Le juge des référés du Conseil d’État estime également que si des précisions pourront être utilement apportées sur certaines modalités d’emploi de ces dispositifs par des « doctrines d’emploi » définies par chacun des ministères concernés, dont la Commission nationale de l’informatique et des libertés aura communication dans le cadre de ses pouvoirs de contrôle, la loi n’imposait pas de faire figurer ces précisions, de nature opérationnelle plus que juridique, dans le décret lui-même.
Le juge des référés du Conseil d’État souligne enfin que la loi et le décret imposent l’information du public en cas d’emploi de tels dispositifs, ce qui inclut nécessairement celle des personnes susceptibles d’être filmées, y compris sur les lieux de l’opération concernée, et que le décret précise, comme le prévoit l’article L. 242-8 du code de la sécurité intérieure, les circonstances dans lesquelles il peut être fait exception à ce principe d’information, lorsque l’urgence ou les conditions de l’opération l’interdisent ou que cette information entre en contradiction avec l’opération elle-même, en excluant notamment toute exception lorsque le dispositif est employé pour assurer la sécurité, en cas de risques de troubles graves à l’ordre public, des rassemblements de personnes sur la voie publique.
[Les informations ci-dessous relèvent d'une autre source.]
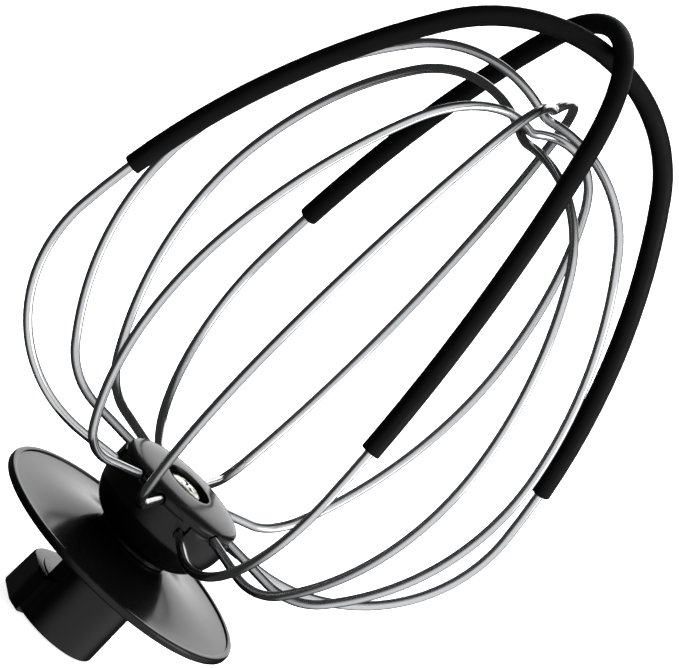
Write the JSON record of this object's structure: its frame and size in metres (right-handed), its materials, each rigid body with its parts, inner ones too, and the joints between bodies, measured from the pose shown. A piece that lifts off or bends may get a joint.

Au regard de ces éléments, le juge des référés du Conseil d’État a estimé que les moyens invoqués par les requérants ne faisaient pas naître un doute sérieux, en l’état de l’instruction, et eu égard à l’office du juge des référés, quant à la légalité du décret contesté, qui justifierait sa suspension en urgence, et a par conséquent rejeté la demande de suspension présentée par les requérants.
Le Conseil d’État se prononcera « au fond » sur la légalité de ce décret dans les prochains mois.